¿Qué se habrá hecho aquel amigo de un
amigo mío...? Decía que era pastor de una de las denominaciones de iglesias “evangélicas”
(Protestantes) y que estaba en crisis existencial: había descubierto la
corrupción en que estaba envuelta su congregación, empezando por el pastor-jefe.
En la Iglesia no estamos libres que nos pase.

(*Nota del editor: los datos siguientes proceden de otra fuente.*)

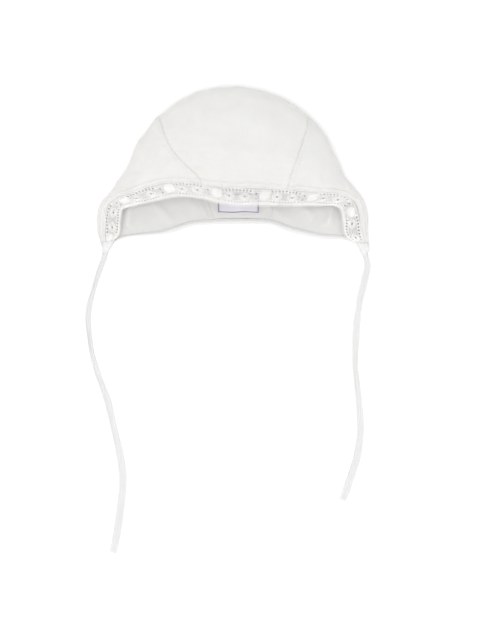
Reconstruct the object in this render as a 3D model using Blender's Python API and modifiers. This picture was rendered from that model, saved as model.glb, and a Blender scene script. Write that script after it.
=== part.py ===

Leí las siguientes palabras del P.
Cantalamessa ―comentando el evangelio de la Misa de ayer (Lc 10)―, que recuerdan que la Iglesia ―nosotros― no ha de poner su confianza en
los bienes materiales sino en Dios:
Otra exigencia es el desprendimiento: nada
de talega o bolsa, ni de alforja. No se puede predicar el Evangelio para ganar
dinero y enriquecerse. Sería traicionarlo en aquello que constituye su más
íntima esencia. Sería como si yo dijese a los demás: «Buscad las cosas de
arriba», mientras que yo busco para mí las cosas de acá abajo; «entrad por la
puerta estrecha» mientras que yo introduzco por la ancha. Nadie, creo, osaría
decir hoy que la Iglesia ha sido siempre irreprensible en este punto y que los
ministros de Dios, a veces, no se hayan dejado tentar penosamente por el
dinero.
Pero, la Iglesia ha demostrado poseer también en sí misma el remedio
contra este mal: los santos, los profetas, los reformadores, que en el momento
oportuno han levantado la voz contra los abusos, incluso los de la cima de la
jerarquía, y han obligado a hacer de nuevo las cuentas con el Evangelio.